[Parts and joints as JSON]

____________________

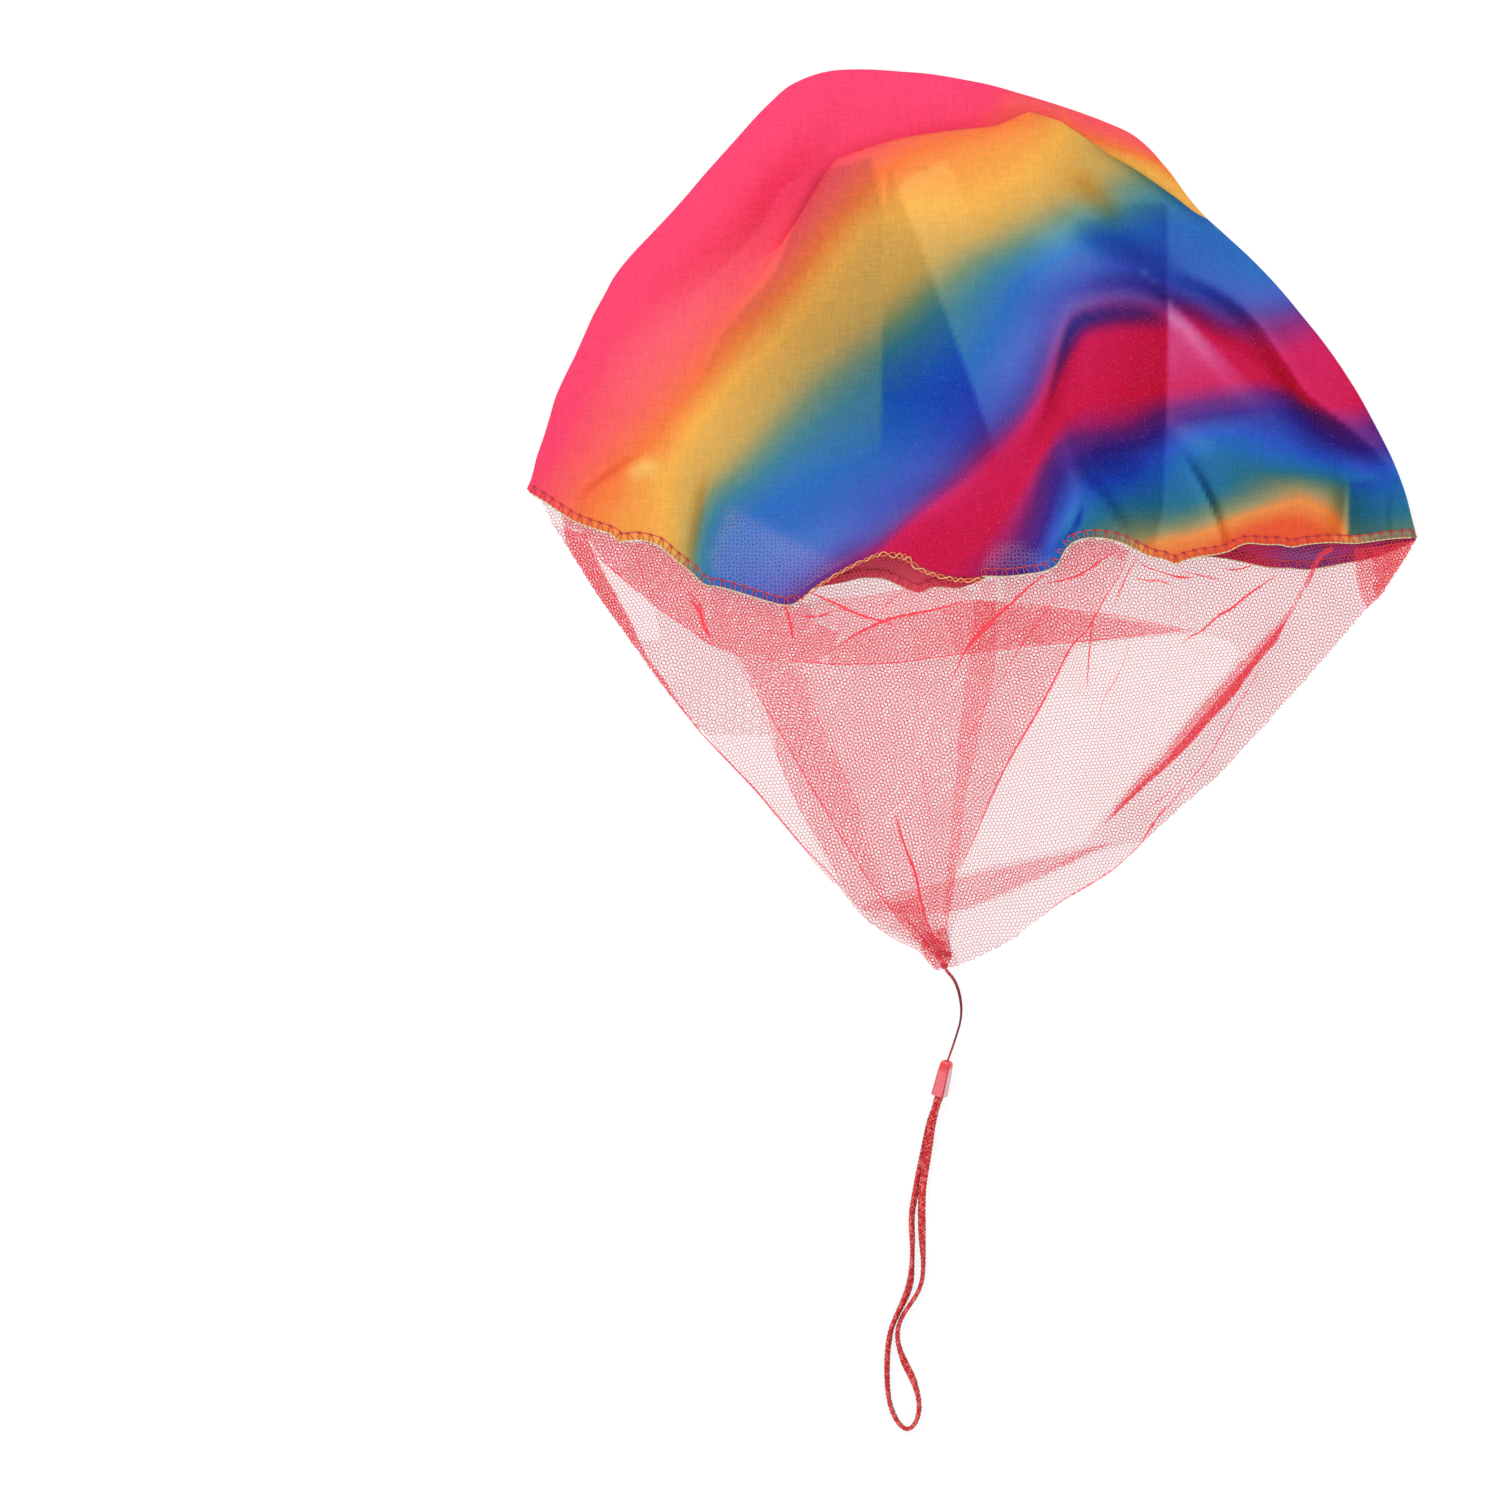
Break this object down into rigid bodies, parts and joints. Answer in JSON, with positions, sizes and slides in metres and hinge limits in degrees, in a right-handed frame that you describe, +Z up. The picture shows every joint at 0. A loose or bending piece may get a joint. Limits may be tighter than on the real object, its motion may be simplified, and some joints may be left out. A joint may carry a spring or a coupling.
{
  "type": "toy parachute",
  "caption": "Toy parachute: dyed cloth canopy laid flat, net skirt gathered to a doubled cord, moulded ferrule and braided strap loop.",
  "frame": {"origin": "bottom centre of the laid canopy and net, on the surface they lie on", "axes": "+Z up from the surface, +Y from the net towards the top of the canopy, +X to the right seen from above"},
  "size_m": [0.3122, 0.4757, 0.0271],
  "materials": {
    "dyed_cloth": "sheer dyed cloth, bands of pink, orange, yellow, green, blue, purple and crimson",
    "seam_thread": "overlock thread, red with a yellow-green edge",
    "red_net": "fine hexagonal net",
    "red_cord": "thin twisted cord",
    "red_plastic": "translucent moulded plastic, satin",
    "red_braid": "flat braid"
  },
  "bodies": {
    "canopy_and_net": {"canopy": "dyed_cloth", "hem_seam": "seam_thread", "net_skirt": "red_net", "cord_hitch": "red_cord"},
    "knot": {"cord_knot": "red_cord"},
    "cord": {"tie_cord": "red_cord"},
    "ferrule_and_strap": {"ferrule": "red_plastic", "cord_stop_knot": "red_cord", "strap_loop": "red_braid"}
  },
  "joints": [
    {"name": "knot_swing", "type": "hinge", "parent": "canopy_and_net", "child": "knot", "pos_m": [-0.00965, -0.15752, 0.0028], "axis": [0, 0, 1], "range_deg": [-50, 50]},
    {"name": "cord_lift", "type": "hinge", "parent": "knot", "child": "cord", "pos_m": [-0.00965, -0.15752, 0.0028], "axis": [-1, 0, 0], "range_deg": [0, 80]},
    {"name": "ferrule_swing", "type": "hinge", "parent": "cord", "child": "ferrule_and_strap", "pos_m": [-0.00858, -0.19058, 0.0061], "axis": [0, 0, 1], "range_deg": [-50, 50]}
  ]
}
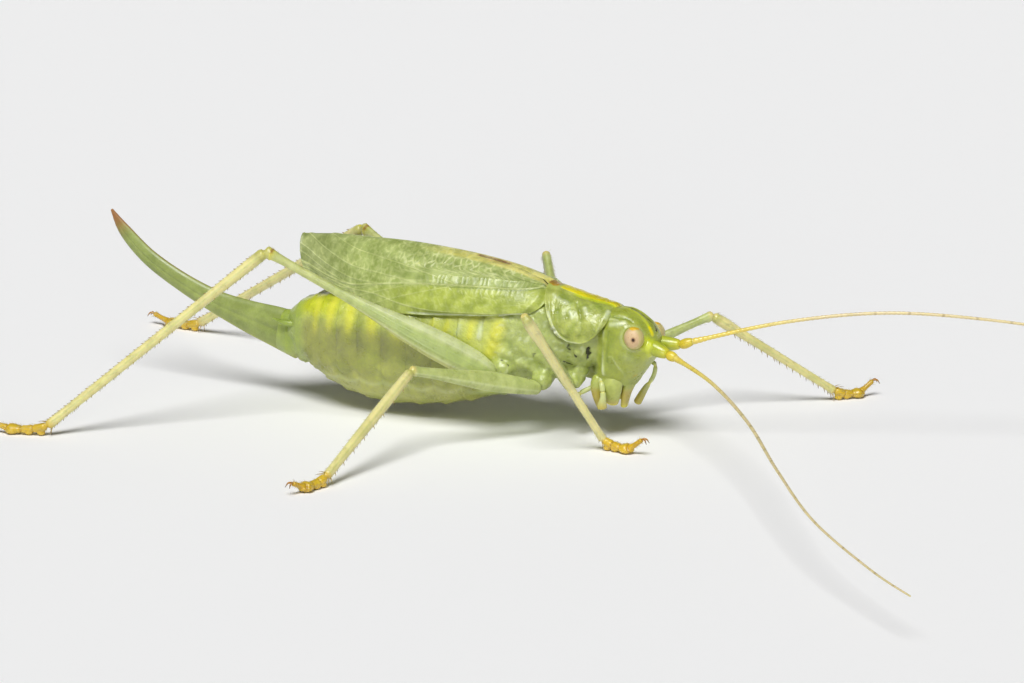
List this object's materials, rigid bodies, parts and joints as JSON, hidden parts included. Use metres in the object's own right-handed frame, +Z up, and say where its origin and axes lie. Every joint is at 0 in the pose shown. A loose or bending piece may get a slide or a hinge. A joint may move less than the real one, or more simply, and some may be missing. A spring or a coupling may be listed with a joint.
{
  "type": "long horned grasshopper",
  "caption": "Adult female oak bush-cricket standing with folded wings, raised hind knees, long thin feelers and an upcurved egg-laying sabre; a still, life-size display model.",
  "frame": {"origin": "the point on the floor under the middle of the model's box", "axes": "+X towards the head, +Y to the animal's left, +Z up; the floor that the feet stand on is z = 0"},
  "size_m": [0.0508, 0.0318, 0.0075],
  "materials": {
    "body_cuticle": "satin, faintly see-through cuticle",
    "leg_cuticle": "satin, faintly see-through cuticle",
    "foot_cuticle": "satin cuticle",
    "feeler_cuticle": "satin cuticle",
    "wing_membrane": "matt veined membrane",
    "sabre_cuticle": "smooth polished cuticle",
    "eye_lens": "glossy finely faceted"
  },
  "bodies": {
    "root": {"head": "body_cuticle", "eye_right": "eye_lens", "eye_left": "eye_lens", "labrum": "body_cuticle", "mandible_right": "body_cuticle", "mandible_left": "body_cuticle", "labium": "body_cuticle", "palp_maxillary_right": "body_cuticle", "palp_maxillary_left": "body_cuticle", "palp_labial_right": "body_cuticle", "palp_labial_left": "body_cuticle", "antenna_right_base": "body_cuticle", "antenna_right_1": "feeler_cuticle", "antenna_right_2": "feeler_cuticle", "antenna_right_3": "feeler_cuticle", "antenna_left_base": "body_cuticle", "antenna_left_1": "feeler_cuticle", "antenna_left_2": "feeler_cuticle", "antenna_left_3": "feeler_cuticle", "pronotum": "body_cuticle", "thorax": "body_cuticle", "abdomen": "body_cuticle", "tegmen_right": "wing_membrane", "tegmen_left": "wing_membrane", "ovipositor": "sabre_cuticle", "cercus_right": "body_cuticle", "cercus_left": "body_cuticle", "fore_right_coxa": "body_cuticle", "fore_right_femur": "leg_cuticle", "fore_right_tibia": "leg_cuticle", "fore_right_tarsus": "foot_cuticle", "fore_left_coxa": "body_cuticle", "fore_left_femur": "leg_cuticle", "fore_left_tibia": "leg_cuticle", "fore_left_tarsus": "foot_cuticle", "middle_right_coxa": "body_cuticle", "middle_right_femur": "leg_cuticle", "middle_right_tibia": "leg_cuticle", "middle_right_tarsus": "foot_cuticle", "middle_left_coxa": "body_cuticle", "middle_left_femur": "leg_cuticle", "middle_left_tibia": "leg_cuticle", "middle_left_tarsus": "foot_cuticle", "hind_right_coxa": "body_cuticle", "hind_right_femur": "leg_cuticle", "hind_right_tibia": "leg_cuticle", "hind_right_tarsus": "foot_cuticle", "hind_left_coxa": "body_cuticle", "hind_left_femur": "leg_cuticle", "hind_left_tibia": "leg_cuticle", "hind_left_tarsus": "foot_cuticle"}
  },
  "joints": []
}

____________________

◆ **Instruction**
Filter the entries and copy out every line with the word "piece".

◆ **Answer to the task**
Break this object down into rigid bodies, parts and joints. Answer in JSON, with positions, sizes and slides in metres and hinge limits in degrees, in a right-handed frame that you describe, +Z up. The picture shows every joint at 0. A loose or bending piece may get a joint. Limits may be tighter than on the real object, its motion may be simplified, and some joints may be left out. A joint may carry a spring or a coupling.
List this object's materials, rigid bodies, parts and joints as JSON, hidden parts included. Use metres in the object's own right-handed frame, +Z up, and say where its origin and axes lie. Every joint is at 0 in the pose shown. A loose or bending piece may get a slide or a hinge. A joint may move less than the real one, or more simply, and some may be missing. A spring or a coupling may be listed with a joint.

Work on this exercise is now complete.